On June 26, 2017 the First District Appellate Court again affirmed summary judgment in favor of a general contractor in Lepretre v. Lend Lease (US) Construction, Inc., 2017 IL App (1st) 162320. The plaintiff, Bond, was an employee of a sub-subcontractor and tripped over rebar he was installing for the concrete subcontractor at the time of the incident. The trial court, in granting summary judgment to the defendants, noted that the plaintiff failed to establish either vicarious or direct liability under section 414. The Appellate Court, citing to Carney, clarified again that there is no cause of action premised upon vicarious liability pursuant to section 414, only direct negligence for exercising supervisory control over the subcontractor’s work, either by contract or conduct, and there was no evidence of either in that case. 
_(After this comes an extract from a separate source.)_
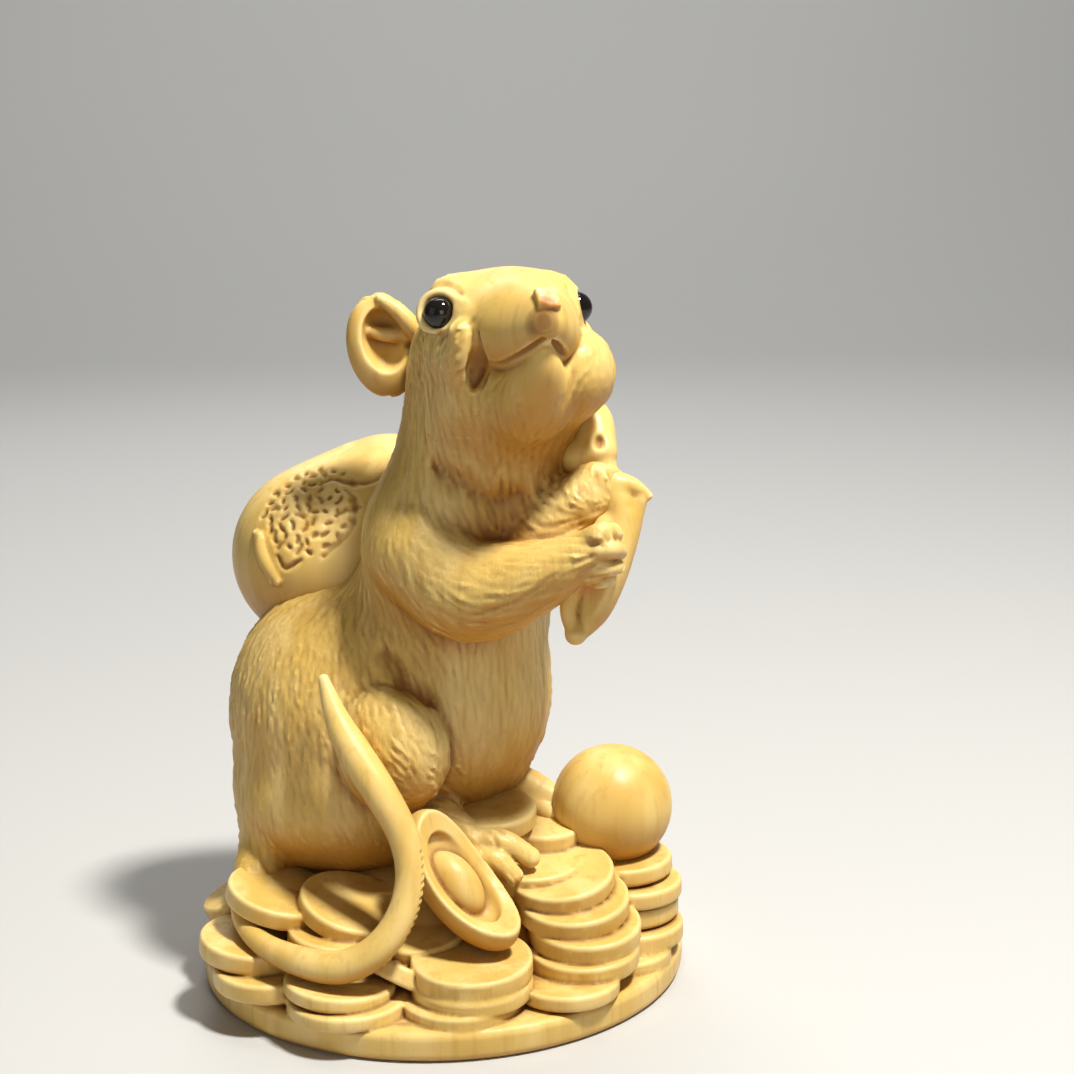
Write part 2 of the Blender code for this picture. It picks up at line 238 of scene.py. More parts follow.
def paint(mesh, label, amounts):
    mesh.attributes.new(label, "FLOAT", "POINT").data.foreach_set("value", amounts.astype(np.float32))


# Each kind of hollow and how far round a point it is looked for; the wood paints shade into them, and a
# highlight where the finest one finds a ridge
HOLLOWS = (("crease", 0.4), ("hollow", 1.6), ("valley", 4.0))


def cast(clay, name, outside=-FAR):
    """The clay as a mesh in metres, with its hollows and its named places as attributes."""
    points, triangles, quads = clay.polygons(outside)
    mesh = bpy.data.meshes.new(name)
    mesh.vertices.add(len(points))
    mesh.vertices.foreach_set("co", (points * METRES).astype(np.float32).ravel())
    corners = np.concatenate([triangles[:, ::-1].ravel(), quads[:, ::-1].ravel()]).astype(np.int32)
    mesh.loops.add(len(corners))
    mesh.loops.foreach_set("vertex_index", corners)
    mesh.polygons.add(len(triangles) + len(quads))
    starts = np.concatenate([np.arange(len(triangles)) * 3, len(triangles) * 3 + np.arange(len(quads)) * 4])
    mesh.polygons.foreach_set("loop_start", starts.astype(np.int32))
    mesh.update(calc_edges=True)
    piece = linked(name, mesh)
    share = MOST_TRIANGLES / (len(triangles) + 2 * len(quads))
    if share < 1:
        fewer = piece.modifiers.new("Fewer faces", "DECIMATE")
        fewer.ratio = share
        graph = bpy.context.evaluated_depsgraph_get()
        piece.data = bpy.data.meshes.new_from_object(piece.evaluated_get(graph))
        piece.data.name = name
        piece.modifiers.clear()
    mesh = piece.data
    mesh.shade_smooth()
    mesh.set_sharp_from_angle(angle=SHARP_ANGLE)
    places = np.empty(len(mesh.vertices) * 3, np.float32)
    mesh.vertices.foreach_get("co", places)
    places = places.reshape(-1, 3) / METRES
    for label, reach in HOLLOWS:
        paint(mesh, label, -clay.read(clay.blurred(reach), places) / reach)
    for label, patches in (("polish", SMOOTH), ("blush", BLUSH)):
        amount = np.zeros(len(places))
        for centre, radius in patches:
            # Full within 0.6 of the radius and none past 1.1 of it
            away = np.linalg.norm(places - np.array(centre), axis=1) / radius
            amount = np.maximum(amount, np.clip(2.2 - 2 * away, 0, 1))
        paint(mesh, label, amount)
    return piece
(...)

It should be noted that the Complaints in Carney and the two appellate cases cited above only alleged section 414-type negligence and did not include specific counts alleging vicarious liability, likely because of the pre-Carney confusion in Illinois regarding whether section 414 actually allows for a vicarious liability claim. As an Illinois construction injury defense firm, we are already beginning to see separate counts alleging vicarious liability in construction injury cases, along with section 414 and 343. It should be further clarified that the Carney decision does not preclude the filing of vicarious liability causes of action in Illinois construction injury cases, as we have seen in certain commentaries and legal filings post-Carney; rather, section 414 does not provide for a vicarious liability cause of action. We shall see how this issue develops in the months to come.